Since it dropped on Netflix in early June, Scoop remains among the most popular shows in India – weeks after its release, it remains at number two in the list of top 10. It has also wowed critics who have described it as “a gripping tale of the fourth estate” and “a must watch for all journalists”.

Filmmaker Hansal Mehta who directed Scoop says he had followed Ms Vora’s case in 2011.

“But like all headlines, her story was replaced by some other headline. While it got confined to inside pages, she and her family bore the trauma of being labelled without judicial process,” he told The Times of India.

A scene from Scoop
Image caption,Actress Karishma Tanna plays the crime reporter in the Netflix show

In 2020, when Ms Vora’s book was shared with him, he says he saw “the potential to engage with the audiences on a story that is both a cautionary tale and an important chronicle of our times”.

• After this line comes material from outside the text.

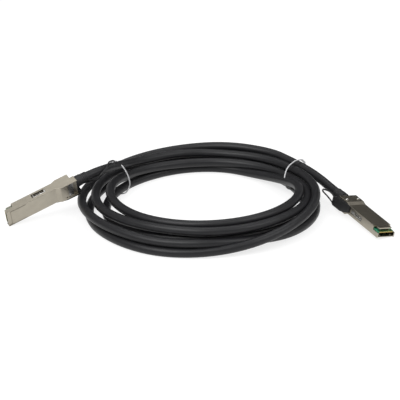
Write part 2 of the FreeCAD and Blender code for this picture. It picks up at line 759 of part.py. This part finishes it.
def cable_coil():
    """The wound bundle's outer shape, one closed ring on the floor."""
    body = new_body("cable_coil")
    inner = "coil_inner_radius"
    outer = "coil_outer_radius"
    half = "cable_diameter / 2"
    profile = [(inner + " + cable_diameter", "0"), (outer + " - " + half, "0"), (outer, half),
               (outer, "cable_diameter"), (outer + " - coil_shoulder", "cable_diameter + coil_shoulder"),
               (outer + " - 1.8 * coil_shoulder", "coil_height - 1"),
               (outer + " - 2.6 * coil_shoulder", "coil_height"), (inner + " + " + half, "coil_height"),
               (inner, "coil_height - " + half), (inner, "cable_diameter")]
    revolve(body, "y", profile, "V_Axis")
    centre = from_coil((0, 0, 0))
    body.Placement = FreeCAD.Placement(centre, FreeCAD.Rotation())
    return body


# Each tie: angle round the coil, and its course in the upright plane there (radius, height).
TIE_COURSE = {
    "left": (152.0, [(78.5, 3.0), (78.5, 20.0), (82.0, 30.0), (93.0, 33.0), (104.0, 29.0), (114.5, 16.0),
                     (114.5, 3.5), (108.0, 0.65), (86.0, 0.65)]),
    "right": (30.0, [(78.5, 3.0), (78.5, 18.0), (83.0, 27.5), (95.0, 27.8), (107.0, 25.5), (114.5, 15.0),
                     (114.5, 3.5), (108.0, 0.65), (86.0, 0.65)]),
}


def tie(hand):
    """A coated wire tie closed round the bundle, its two ends twisted together."""
    angle, course = TIE_COURSE[hand]
    turn = math.radians(angle)
    points = [from_coil((r * math.cos(turn), r * math.sin(turn), z)) for r, z in course]
    loop = tube(points, size("tie_wire"), closed=True, sides=6)
    out = FreeCAD.Vector(math.cos(turn), math.sin(turn), 0.25).normalize()
    knot = points[len(points) // 2] - out * 0.3
    tail_ring = section_at(knot, out, 1.6 * size("tie_wire"), 6)
    tail = Part.Face(tail_ring).extrude(out * size("tie_tail"))
    return coded("tie_" + hand, loop.fuse(tail).removeSplitter())


# ---------------------------------------------------------------- build

SUB_PARTS = (bottom_shell, top_shell, circuit_board, contact_pads, memory_chip, capacitors, wire_pairs,
             shield_ferrule, strain_relief, latch_slider, shell_rivets, pull_tab)


def rest_height(shapes, rotation):
    """How high the plug's origin stands when its lowest corner is on the floor."""
    lowest = 0.0
    for shape in shapes:
        for vertex in shape.Vertexes:
            lowest = min(lowest, rotation.multVec(vertex.Point).z)
    return -lowest


def build_plug(end):
    parts = [make(end) for make in SUB_PARTS]
    parts += [return_spring(end, hand) for hand in ("left", "right")]
    doc.recompute()
    rotation = FreeCAD.Rotation(*YAW_PITCH_ROLL[end])
    base = from_coil(NOSE_FROM_COIL[end] + (0,))
    base.z = rest_height([part.Shape for part in parts], rotation)
    placement = FreeCAD.Placement(base, rotation)
    for part in parts:
        part.Placement = placement
    return parts, placement


def build_all():
    nodes = []
    for end in ("a", "b"):
        parts, placement = build_plug(end)
        nodes += parts
        nodes.append(cable_lead(end, placement))
    nodes.append(cable_coil())
    nodes += [tie(hand) for hand in ("left", "right")]
    return nodes


nodes = build_all()
doc.recompute()
for item in doc.Objects:
    if "Invalid" in item.State or "Error" in item.State:
        raise RuntimeError("%s is in state %s" % (item.Label, item.State))
os.makedirs("parts", exist_ok=True)
for node in nodes:
    shape = node.Shape
    if shape.isNull() or not shape.isValid() or not shape.Solids:
        raise RuntimeError("%s has no sound shape" % node.Label)
    shape.exportStep("parts/%s.step" % node.Label)
    print(node.Label, len(shape.Solids), "solids", round(shape.Volume, 1), "mm3")
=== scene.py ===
import json
import math

import bpy
from mathutils import Euler, Matrix, Vector


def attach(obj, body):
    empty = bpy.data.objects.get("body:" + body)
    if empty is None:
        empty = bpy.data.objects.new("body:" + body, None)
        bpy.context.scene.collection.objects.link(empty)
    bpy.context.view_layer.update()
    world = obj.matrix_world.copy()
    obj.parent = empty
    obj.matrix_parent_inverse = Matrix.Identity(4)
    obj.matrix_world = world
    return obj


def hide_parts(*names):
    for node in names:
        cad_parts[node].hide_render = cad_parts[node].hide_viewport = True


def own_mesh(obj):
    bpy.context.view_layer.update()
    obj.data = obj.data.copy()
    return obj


# A direct attach copper cable: one jacketed twinaxial cable wound into a tied coil, with a
# pluggable connector on each end. Metres, +Z up, floor at z = 0.

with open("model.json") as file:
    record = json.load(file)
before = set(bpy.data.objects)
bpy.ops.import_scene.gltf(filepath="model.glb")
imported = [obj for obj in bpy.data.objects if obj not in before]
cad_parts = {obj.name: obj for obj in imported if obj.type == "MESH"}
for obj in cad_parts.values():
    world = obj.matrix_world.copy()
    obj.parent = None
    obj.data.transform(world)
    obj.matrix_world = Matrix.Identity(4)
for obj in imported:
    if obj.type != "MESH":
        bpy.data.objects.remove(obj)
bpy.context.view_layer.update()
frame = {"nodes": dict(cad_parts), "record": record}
BODY = "cable_and_plugs"

MM = 0.001
CABLE = 8.35 * MM
COIL_CENTRE = Vector((5.03 * MM, 21.35 * MM, 0.0))


# ------------------------------------------------------------------ where the two plugs lie

def plug_matrix(nose, yaw, pitch, roll):
    """The plug's own frame: x from nose to rear, z through the lid."""
    turn = Euler((math.radians(roll), math.radians(pitch), math.radians(yaw)), "XYZ").to_matrix()
    return Matrix.Translation(COIL_CENTRE + Vector(nose) * MM) @ turn.to_4x4()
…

Ms Vora says when she heard that Mr Mehta was going to be the director, “I knew that he would be able to do justice to my story”. But, she says, she didn’t expect this kind of response.

“People are sending me messages of love and respect on social media, they’re telling me that this series has helped them see the truth, many are saying that I’m very strong – but what choice did I have?” she asks.

A tenacious reporter, Ms Vora had carved out a name for herself in crime journalism in just a few years, but after her stint in jail, she never returned to journalism. Today, she makes a living as a healer, working as an astrologer and a life coach.

The media trial that she faced more than a decade back – and the ones that take place every night in television studios where reputations are destroyed based on speculation and unsubstantiated allegations – make her uncomfortable.

Her story, she says, should serve as a lesson for the press to be careful because their reporting can destroy lives.

“The press is called the fourth estate – they are very powerful, they can make or break a person. I hope they understand the seriousness of the job that they do and mend their ways.